Whilst secretary to the Executive Council, he was principal private secretary to its president W.T.Cosgrave. O'Hegarty recorded the minutes in cabinet. He was appointed to numerous delegations including the Imperial Conferences of 1926 and 1930. In 1927 he went to New York and Washington DC as the government's representative into congressional hearings on the fate of republican funds which had not been paid into Irish accounts. O'Hegarty's long connections with the revolutionary period, and the old guard, sealed his career in 1932 when a new constitution devised by De Valera had him removed from office.
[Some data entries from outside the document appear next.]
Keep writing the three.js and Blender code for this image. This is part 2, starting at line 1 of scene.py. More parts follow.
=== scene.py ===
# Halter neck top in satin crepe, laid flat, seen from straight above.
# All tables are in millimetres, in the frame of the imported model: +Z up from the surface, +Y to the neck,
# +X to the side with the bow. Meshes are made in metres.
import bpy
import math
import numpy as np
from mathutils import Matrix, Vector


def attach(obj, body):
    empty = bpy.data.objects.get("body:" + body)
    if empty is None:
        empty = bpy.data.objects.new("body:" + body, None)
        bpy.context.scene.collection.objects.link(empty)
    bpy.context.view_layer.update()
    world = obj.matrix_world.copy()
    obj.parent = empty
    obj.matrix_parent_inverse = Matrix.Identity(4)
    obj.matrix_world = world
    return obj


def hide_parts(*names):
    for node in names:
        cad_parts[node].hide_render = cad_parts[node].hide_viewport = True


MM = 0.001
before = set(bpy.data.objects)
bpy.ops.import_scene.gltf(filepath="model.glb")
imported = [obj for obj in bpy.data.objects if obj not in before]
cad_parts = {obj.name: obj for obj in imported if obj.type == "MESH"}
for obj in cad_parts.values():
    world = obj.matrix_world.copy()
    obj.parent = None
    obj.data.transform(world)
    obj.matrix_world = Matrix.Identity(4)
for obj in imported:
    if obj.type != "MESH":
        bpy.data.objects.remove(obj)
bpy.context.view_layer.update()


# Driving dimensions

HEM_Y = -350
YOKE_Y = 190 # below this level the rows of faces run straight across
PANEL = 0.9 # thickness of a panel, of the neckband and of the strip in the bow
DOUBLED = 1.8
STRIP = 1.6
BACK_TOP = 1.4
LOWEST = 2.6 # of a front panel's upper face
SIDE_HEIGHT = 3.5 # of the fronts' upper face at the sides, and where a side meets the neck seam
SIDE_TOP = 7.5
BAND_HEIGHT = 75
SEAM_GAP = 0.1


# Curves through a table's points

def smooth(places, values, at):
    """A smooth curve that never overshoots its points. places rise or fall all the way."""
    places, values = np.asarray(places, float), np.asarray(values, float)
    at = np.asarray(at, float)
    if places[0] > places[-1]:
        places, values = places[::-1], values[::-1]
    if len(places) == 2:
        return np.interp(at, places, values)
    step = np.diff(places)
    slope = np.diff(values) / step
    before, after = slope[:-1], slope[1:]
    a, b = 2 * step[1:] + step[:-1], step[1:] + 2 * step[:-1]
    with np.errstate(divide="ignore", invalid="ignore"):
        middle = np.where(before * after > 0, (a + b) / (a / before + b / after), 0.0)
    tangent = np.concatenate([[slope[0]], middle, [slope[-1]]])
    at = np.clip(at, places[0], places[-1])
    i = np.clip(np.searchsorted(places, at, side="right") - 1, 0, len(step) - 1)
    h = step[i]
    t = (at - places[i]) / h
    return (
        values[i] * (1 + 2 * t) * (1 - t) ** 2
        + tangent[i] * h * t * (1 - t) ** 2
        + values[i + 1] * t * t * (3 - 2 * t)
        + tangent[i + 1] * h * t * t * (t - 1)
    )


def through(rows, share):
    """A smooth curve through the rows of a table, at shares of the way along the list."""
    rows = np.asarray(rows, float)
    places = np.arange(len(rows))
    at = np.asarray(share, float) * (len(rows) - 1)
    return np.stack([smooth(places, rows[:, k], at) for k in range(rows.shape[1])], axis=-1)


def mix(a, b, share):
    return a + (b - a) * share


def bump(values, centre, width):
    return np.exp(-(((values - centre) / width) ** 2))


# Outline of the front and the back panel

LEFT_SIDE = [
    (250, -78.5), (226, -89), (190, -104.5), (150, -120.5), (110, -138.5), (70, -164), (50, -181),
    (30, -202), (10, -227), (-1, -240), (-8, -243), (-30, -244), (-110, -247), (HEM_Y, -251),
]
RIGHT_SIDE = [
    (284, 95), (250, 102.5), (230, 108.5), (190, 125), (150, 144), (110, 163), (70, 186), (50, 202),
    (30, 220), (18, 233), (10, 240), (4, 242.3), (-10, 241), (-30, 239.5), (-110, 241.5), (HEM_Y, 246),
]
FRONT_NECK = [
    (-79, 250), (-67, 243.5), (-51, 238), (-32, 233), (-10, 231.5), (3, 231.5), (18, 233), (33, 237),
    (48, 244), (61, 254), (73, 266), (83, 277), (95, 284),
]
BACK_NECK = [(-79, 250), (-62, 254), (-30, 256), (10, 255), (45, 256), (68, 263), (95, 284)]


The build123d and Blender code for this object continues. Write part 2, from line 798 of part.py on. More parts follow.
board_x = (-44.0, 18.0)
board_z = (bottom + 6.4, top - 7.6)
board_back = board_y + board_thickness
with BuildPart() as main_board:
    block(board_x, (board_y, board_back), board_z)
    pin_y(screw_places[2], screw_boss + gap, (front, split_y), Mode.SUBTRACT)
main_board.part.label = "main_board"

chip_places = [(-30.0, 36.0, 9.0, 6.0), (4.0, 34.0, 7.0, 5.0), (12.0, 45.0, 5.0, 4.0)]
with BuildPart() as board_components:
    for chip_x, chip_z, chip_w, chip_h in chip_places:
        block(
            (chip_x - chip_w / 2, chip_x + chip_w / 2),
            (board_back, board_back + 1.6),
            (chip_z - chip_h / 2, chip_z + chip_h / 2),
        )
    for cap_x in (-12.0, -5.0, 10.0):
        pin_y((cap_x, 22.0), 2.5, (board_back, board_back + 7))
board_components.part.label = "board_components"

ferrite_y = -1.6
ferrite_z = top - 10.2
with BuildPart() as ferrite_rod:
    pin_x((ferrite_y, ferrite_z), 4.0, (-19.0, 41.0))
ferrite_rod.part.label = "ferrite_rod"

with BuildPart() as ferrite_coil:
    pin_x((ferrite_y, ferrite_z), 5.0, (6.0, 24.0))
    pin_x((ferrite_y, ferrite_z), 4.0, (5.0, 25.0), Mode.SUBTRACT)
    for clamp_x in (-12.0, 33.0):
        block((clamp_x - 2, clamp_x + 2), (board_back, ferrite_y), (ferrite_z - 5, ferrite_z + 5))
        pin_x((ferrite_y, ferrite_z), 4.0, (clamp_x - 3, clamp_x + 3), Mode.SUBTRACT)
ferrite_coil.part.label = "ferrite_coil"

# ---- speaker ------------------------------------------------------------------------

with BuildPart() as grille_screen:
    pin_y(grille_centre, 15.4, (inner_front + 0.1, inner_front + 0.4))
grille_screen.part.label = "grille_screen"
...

He became commissioner of public works, and then its Chairman from 1949, responsible for government buildings, mostly in and around Dublin. Between 1939-40 during The Emergency he served on the economy committee to advise on wartime spending. For example he was on the Tribunal inquiry into the bankruptcy of Great Southern Railways, and the poor state of public transportation systems in Ireland from 1941. He retired from the Board of Works in 1957.
O'Hegarty was a keen golfer. He was a member of Milltown Golf Club. On 27 April 1922, he married, with Michael Collins, as best man, Claire, daughter of Edward Archer, a post office telegraph inspector, from Dublin and Susan Matthews. Her brother Liam Archer was a prominent republican volunteer. They lived at 9 Brendan Road, Donnybrook. He died in 14 March 1958 in Dublin, leaving an estate worth £5, 441. His papers were deposited in the UCD Archives.